03 Sep Getting the harvest on track
Autumn rainfalls of above average in most of Victoria and New South Wales this year mean busy times ahead for Shaun Thorneycroft, whose business, Precise Header & Ag Repairs, helps more than 70 growers in north-west Victoria with their header services each year.
With over 17 years of header servicing and repair experience, Shaun has been working with BSC’s Swan Hill branch for the past few years to source spare parts and consumables for his customers’ harvesting equipment.
The past couple of years have not been easy on the growers in the region as they dealt with the effects of a drought that had continued since early 2017. During these times, Shaun says many growers were conducting only bare bone maintenance on their harvest equipment to minimise their servicing costs.
“Some customers prefer the lower upfront cost that they can get by choosing aftermarket parts rather than parts provided by the original equipment manufacturers (OEMs). This is where we work extensively with BSC to source reliable parts to repair our customers’ machinery,” says Shaun.
Shaun says he has been using Carlisle belts by Timken to replace header belts on customers’ equipment, with the customers being very satisfied with the OEM quality and the cost-competitiveness of the belts.

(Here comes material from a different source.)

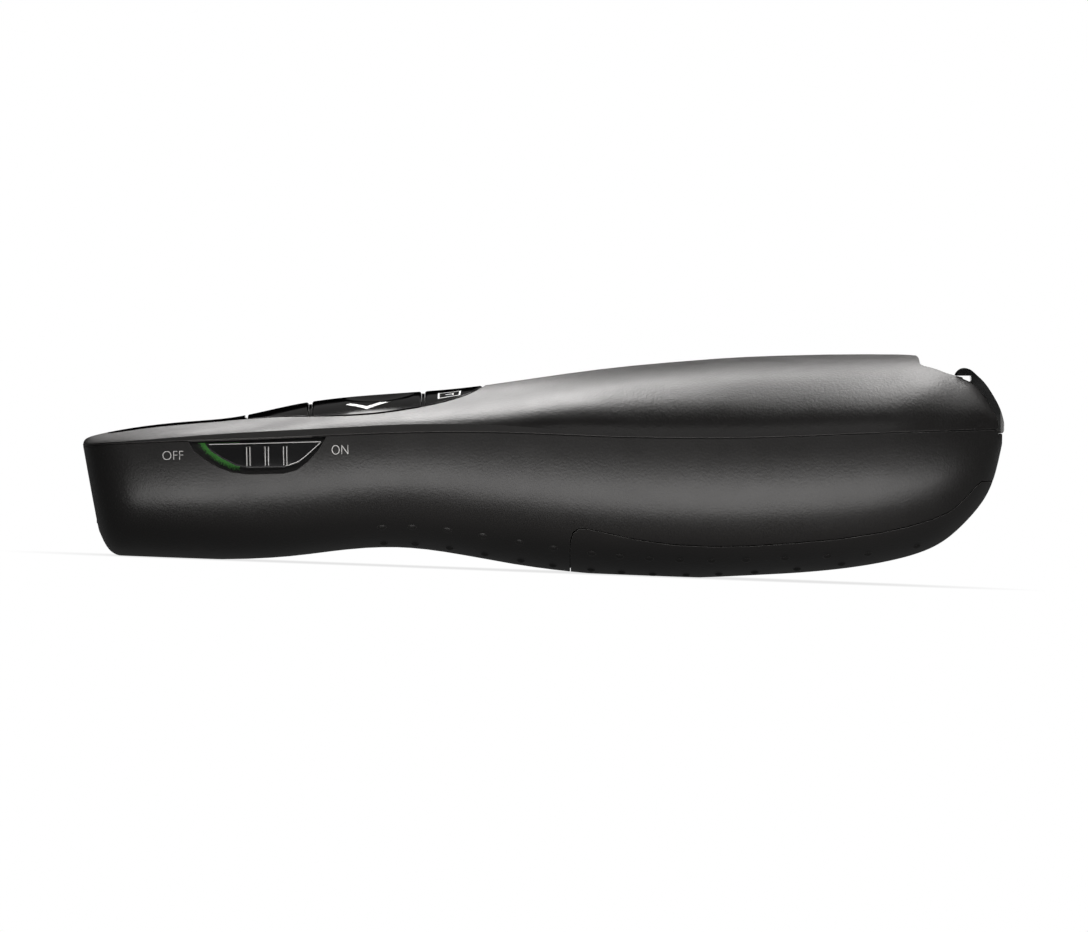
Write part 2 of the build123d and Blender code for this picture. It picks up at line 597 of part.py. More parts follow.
pieces["usb_tongue"] = block(receiver_front + 0.6, usb_back, -plug_width / 2 + usb_shell_wall,
                             plug_width / 2 - usb_shell_wall, usb_z - plug_height / 2 + usb_shell_wall, tongue_z)
for number, y in enumerate((-3.5, -1.0, 1.0, 3.5), 1):
    pieces[f"usb_contact_{number}"] = block(receiver_front + 1.4, usb_back, y - 0.5, y + 0.5, tongue_z, tongue_z + 0.2)
housing_back = cap_front
half = receiver_half_width
housing = block(usb_back, housing_back, -half, half, receiver_bottom, receiver_bottom + receiver_height)
housing = fillet(housing.edges().filter_by(Axis.X), 0.6)
chamber = block(usb_back + 1.0, housing_back, -half + receiver_wall, half - receiver_wall,
                receiver_bottom + receiver_wall, receiver_bottom + receiver_height - receiver_wall)
pieces["receiver_housing"] = solid_of(housing - chamber)
card_z = receiver_bottom + receiver_wall
pieces["receiver_board"] = block(usb_back + 1.0, housing_back - 2.2, -half + receiver_wall + 0.2,
                                 half - receiver_wall - 0.2, card_z, card_z + 0.8)
cap_edge = Spline(*cap_profile) + Polyline(cap_profile[-1], *cap_inside, cap_profile[0])
cap_face = make_face(Plane.XZ * cap_edge)
cap = Pos(0, cap_half_width, 0) * extrude(cap_face, amount=2 * cap_half_width, dir=(0, -1, 0))
cap_reach = max(x for x, z in cap_profile)
cap = cap & (Pos(cap_reach - cap_bow_radius, 0, 0) * Cylinder(cap_bow_radius, 40))
plug_in = block(housing_back - 2.0, cap_front + 0.5, -half + receiver_wall, half - receiver_wall, card_z,
                receiver_bottom + receiver_height - receiver_wall)
cap = cap + plug_in
pieces["receiver_end_cap"] = solid_of(cap)
print("receiver done")

# ================================================================ top cover
scoop = side_prism(scoop_profile, -scoop_half_width, scoop_half_width)
receiver_path = block(receiver_front, 130, -half - rail_gap, half + rail_gap, receiver_bottom - seat_gap,
                      receiver_bottom + receiver_height + rail_gap)
cap_path = block(cap_front - cap_gap, 130, -cap_half_width - cap_gap, cap_half_width + cap_gap,
                 cap_bottom - cap_gap, 40)
lip_path = block(lip_front - 0.6, cap_front, -cap_half_width - cap_gap, cap_half_width + cap_gap,
                 lip_underside - 0.1, 40)
scoop_floor = block(102.5, 112.5, -10.5, 10.5, receiver_bottom + receiver_height + rail_gap, 30) & trimmed
boss = post(screw_x, 0, ceiling_top + seat_gap, 20, 2.4) & skin_pocket
boss_ribs = block(screw_x - 4.5, screw_x + 4.5, -0.6, 0.6, 2.5, 20) & skin_pocket
top = (upper - inner) - opening_prism
top = top + scoop_floor + boss + boss_ribs
top = top - scoop - lip_path - cap_path - receiver_path
top = top - post(screw_x, 0, -5, ceiling_low + 5.7, 1.0)
seam_groove = (outer - hull(groove_depth)) & (Pos(0, 0, groove_height) * below)
top = top - seam_groove
for x in tab_spots:
    span = block(x - 2, x + 2, -20, 20, seam(x) - 1.8, seam(x) + 2.4) - block(0, 100, -11, 11, -20, 20)
    above_seam = block(x - 2, x + 2, -20, 20, seam(x) + 0.35, seam(x) + 2.4)
    top = top + ((skin_tab - skin_tab_inner) & span) + ((skin_pocket - skin_tab_inner) & span & above_seam)
pieces["top_cover"] = solid_of(top)
print("top done", len(top.solids()))

# ================================================================ bottom cover
shell = (lower - inner) - cover_area
shell = shell + backing + cradle
for x, y in board_screw_spots:
    shell = shell + (post(x, y, -20, under, 2.0) & skin_pocket) - post(x, y, under - 5, under + 1, 0.8)
for x in (13.5, 50.0):
    for side_sign in (-1, 1):
        y = side_sign * 8.6
        shell = shell + (block(x - 0.6, x + 0.6, y - 1.6, y + 1.6, -20, under) & skin_pocket)
for x in (64.0, 101.0):
    ledge = block(x - 2.5, x + 2.5, -20, 20, ceiling_low - 1.6, ceiling_low) - block(0, 200, -13.3, 13.3, -20, 20)
    shell = shell + (ledge & skin_pocket)
shell = shell - recess - slot - window_hole - aperture_tunnel
shell = shell - cap_path - receiver_path


def dots(covers_x):
    """Low domes standing on the skin at the listed spots on both sides."""
    sphere = (dot_base_radius ** 2 + dot_height ** 2) / (2 * dot_height)
    found = []
    for row in dot_rows:
        for x, y in row:
            if covers_x(x):
                point, facing = skin_point(outer, x, -y, False)
                normal = facing if facing.Z < 0 else facing * -1
                centre = point - normal.normalized() * (sphere - dot_height)
                for across in (centre.Y, -centre.Y):
                    found.append(Pos(centre.X, across, centre.Z) * Rot(0, -90, 0) * Sphere(sphere))
    return found


lap = (hull(lap_depth) - hull(wall)) & block(59.9, lap_reach, -20, 20, -30, -13.2)
shell = shell + lap
shell = solid_of(shell)
shell = solid_of(shell + dots(lambda x: x < 60))
pieces["bottom_cover"] = solid_of(shell & above_table)
print("bottom done, dots", len(shell.faces().filter_by(GeomType.SPHERE)))

# ================================================================ battery door
door = (lower - inner) & door_area
door = door - (hull(lap_depth - lap_play) & block(60, lap_reach + 0.12, -30, 30, -30, -13.1))
for y in hook_spots:
    bar = block(60.75 - hook_reach, 64.0, y - hook_width / 2, y + hook_width / 2, -30, 0) & skin_tab
    bar = bar - hull(wall + 0.1 + hook_thickness)
    door = door + bar + ((skin_pocket - skin_tab_inner) & block(61.6, 64.0, y - hook_width / 2, y + hook_width / 2, -30, -10))
door = solid_of(door)
door = solid_of(door + dots(lambda x: x > 61.5))
pieces["battery_door"] = solid_of(door & above_table)
print("door done, dots", len(door.faces().filter_by(GeomType.SPHERE)))

# ================================================================ set down on the table and save
lean = Rot(0, pitch, 0)
boxes = [(lean * p).bounding_box() for p in pieces.values()]
middle_x = (min(b.min.X for b in boxes) + max(b.max.X for b in boxes)) / 2
floor_z = lowest + rest_flat_depth
place = Pos(-middle_x, 0, -floor_z) * lean
os.makedirs("parts", exist_ok=True)
for name, piece in pieces.items():
    placed = place * piece
    export_step(placed, f"parts/{name}.step")
    if not piece.is_valid:
        print("not valid:", name)
print("pieces", len(pieces), "length", round(max(b.max.X for b in boxes) - min(b.min.X for b in boxes), 2),
      "height", round(max(b.max.Z for b in boxes) - floor_z, 2))
print("place", middle_x, floor_z)
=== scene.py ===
# %% [markdown]
# # A wireless presentation clicker
# This lesson dresses a small hand-held clicker: a curved satin shell, gloss keys let into its top,
# a power slider on its side, a battery door below and a USB receiver stored in its tail.
# The solid pieces come ready made, each one in its place and riding on the body that moves it.
# They could be modelled again here, but then they would only nearly fit.  So the solids stay as
# they are, and this file adds the finishes, the printed marks, the light and the camera.

import math

import bmesh
import bpy
from mathutils import Matrix, Vector
from mathutils.bvhtree import BVHTree


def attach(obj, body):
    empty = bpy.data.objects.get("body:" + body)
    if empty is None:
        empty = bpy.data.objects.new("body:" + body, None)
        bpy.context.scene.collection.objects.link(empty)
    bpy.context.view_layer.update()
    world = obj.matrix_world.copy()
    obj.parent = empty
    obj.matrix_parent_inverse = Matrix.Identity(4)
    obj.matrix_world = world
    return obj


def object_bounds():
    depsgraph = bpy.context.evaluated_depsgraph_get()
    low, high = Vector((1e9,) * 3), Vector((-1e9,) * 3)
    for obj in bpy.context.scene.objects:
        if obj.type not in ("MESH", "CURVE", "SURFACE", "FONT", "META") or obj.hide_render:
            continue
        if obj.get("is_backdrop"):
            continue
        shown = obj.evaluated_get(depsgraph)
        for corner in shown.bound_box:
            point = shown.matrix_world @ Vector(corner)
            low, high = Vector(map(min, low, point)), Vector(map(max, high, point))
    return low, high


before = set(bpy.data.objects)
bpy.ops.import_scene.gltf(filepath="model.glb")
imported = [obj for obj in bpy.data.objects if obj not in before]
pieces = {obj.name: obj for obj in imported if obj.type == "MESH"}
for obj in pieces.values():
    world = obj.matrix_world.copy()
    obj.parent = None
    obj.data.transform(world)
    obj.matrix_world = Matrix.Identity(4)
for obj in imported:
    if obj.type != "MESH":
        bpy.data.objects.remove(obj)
cad_box = [list(corner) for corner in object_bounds()]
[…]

“The cost factor is a big one in our work, but so is reliability. We would not use the belts unless we were sure that they’ll work through multiple harvest seasons, saving our customers from having to replace the belts each season.”
And as Steve McDonald, Carlisle’s Global Sales Development Manager, explains, belts such as the Carlisle Super Ag-Drive belt series offer nothing short of the OEM-supplied belts in terms of quality and durability.
“The Super Ag-Drive belt line is an OEM replacement line. In designing and manufacturing these belts, our goal is to produce a product that is equivalent to or better than what the customer would receive originally with the product from the OEM.
Carlisle belts have been manufactured in the US for over 100 years. The billionth Carlisle belt was sold in 2015. This was also the year Carlisle Belts was acquired by Timken. McDonald says since the acquisition, the brand has had the opportunity to reach even more global markets.
“Since Timken acquired Carlisle, we have been working on making the belts even more global. Because Timken is a very global company, it provides opportunities for us to reach out to regions where we were not doing business previously. In Australia, we have had a good, long history of working with BSC,” he concludes.
As a national distributor of belts and drive solutions in Australia, BSC carries an extensive range of Carlisle belts across its network of branches and distribution centres.
Steve Hittmann, BSC’s National Product Manager for Mechanical Drive Systems and Belt Drives, says farmers need to start checking their harvesting equipment early on to avoid any unwanted breakdowns when the harvesting is in full swing.
“When the time comes to harvest the crops, it is essential that the machinery required to do the job does so quickly and reliably. This is when we can rely on the quality and availability of the Carlisle product,” he says. “The BSC staff have many years of experience and they can problem solve and offer upgraded belts to customers. With the backup from the Carlisle engineering team in the US, we certainly offer a formidable team and solution for all our customers.”
Carlisle’s Super Ag-Drive belt series, includes v-belts, double-v, banded/joined and variable speed (adjustable) belts, that are designed specifically for use on harvesting machines. As McDonald explains, the longevity and durability of the belt series is due to the manufacturing technique and materials used in their production.
“Belts used in agricultural machinery go through a lot of dynamic conditions. So, they need to provide not just high strength under tension, but also the ability to be flexed in multiple directions around multiple pulleys. The Carlisle Super Ag-Drive belts for agricultural machinery are designed to make sure that they meet the needs of that specific application,” he says.
“For example, the Super Ag-Drive variable speed belts are made with a material called Ethylene Propylene Diene Monomer (EPDM), which is durable and resistant to oil, heat, hardening and glazing. EPDM has a broad operating temperature range, so the belts combine high wear resistance with high temperature resistance. Another feature of the belts in the Super Ag-Drive belt series is that all of belts are made with aramid cords, which offer the highest tensile strength and stability under high shock loads. For the wrapped moulded belts, including the banded belts, we use a belt structure known as tie-band, which is very good in preventing the grains, kernels or other foreign material from entering the drive and damaging the belts.”
While Carlisle tests its belts extensively, both in its ISO 9001-certified facilities in the US and in farmers’ fields across the US, a large fast food chain customer confirms that the belts can easily withstand the arduous working conditions in Australia and other countries.
“In the US, conditions in the southwest or even the midwest are drier than the rest of the country and would be very similar to what you see in Australia. That’s where the EPDM is really needed and can offer better performance under high temperature. In the upper midwest parts of the US, the harvesting conditions are harsher as far as the crop conditions go, because there tends to be a lot of weed in the crop, so that harvesting the crop can be more taxing on the belts and the drives. So, you get different degrees of difficulty in harvesting conditions in the US, which is quite similar to what you have in Australia.”